André Butzer's most personal book to date.
"Paintings," says André Butzer, are "localizations of the greatest despair and the greatest hope," and this is exactly why "they come closest to the very joy and aid we are in dire need of."
Being one of the most accomplished painters of his generation, Butzer has created an exceptional oeuvre over the past 30 years with unparalleled mastery. From the outset, he has merged European expressionism (Matisse) with the conceptual seriality of postwar American art (
Warhol) and reconciled the 20th-century chasm between the expressive and the ready-made in order to make painting whole once more.
Farben, Früchte, Bilder is Butzer's most personal book to date. For this lavishly designed volume, he has carefully chosen 135 paintings, created between 2021 and 2025. There is just one theme unfolding: his iconic figure of the
Woman—first on her own, then surrounded by fruit. This allows for calm and composed viewing, which grows deeper and richer from image to image. The monograph also includes an extensive conversation of the artist with art historian Christian Malycha.
Butzer's paintings offer solace and insist on human endurance in face of the frailty of our existence in almost hopeless times. With delicate echoes of Modigliani, Balthus, and Morandi, each one is unique and sincere in its genuine presence, embodying joy and affection, shyness as much as confidence, and benevolence.

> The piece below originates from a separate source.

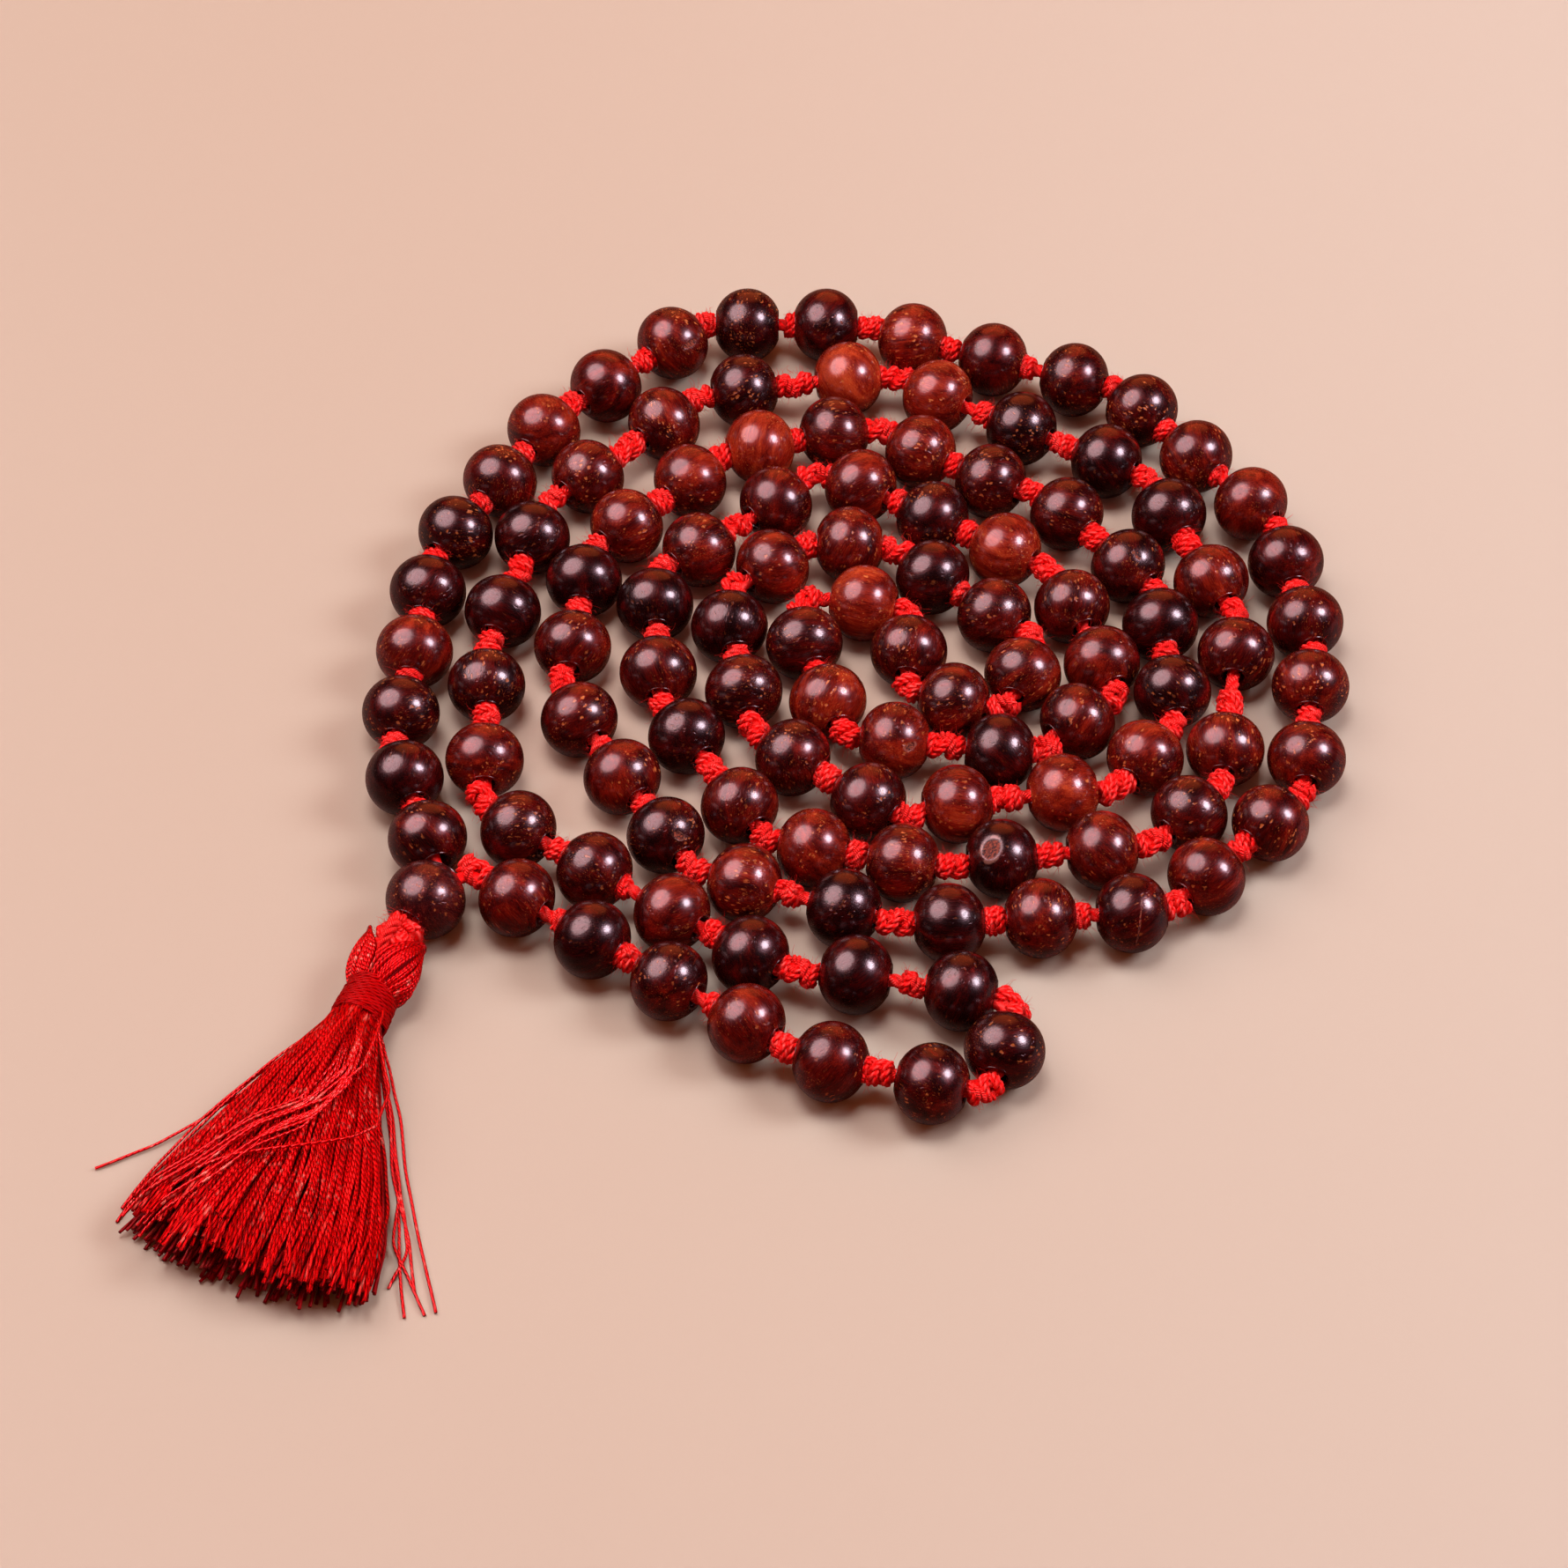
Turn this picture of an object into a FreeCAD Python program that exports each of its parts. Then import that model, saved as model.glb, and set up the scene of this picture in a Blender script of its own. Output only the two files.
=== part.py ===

Fusing European Expressionism with American popular culture, André Butzer (born 1973 in Stuttgart) has painted his way through the artistic and political extremes of the 20th century—life, death, consumption and mass entertainment—into the 21st century. With wide ranging influences including Paul Cézanne,
Edvard Munch, Henri Matisse, as well as Walt Disney and Henry Ford, Butzer has developed a unique and elaborate fictitious universe.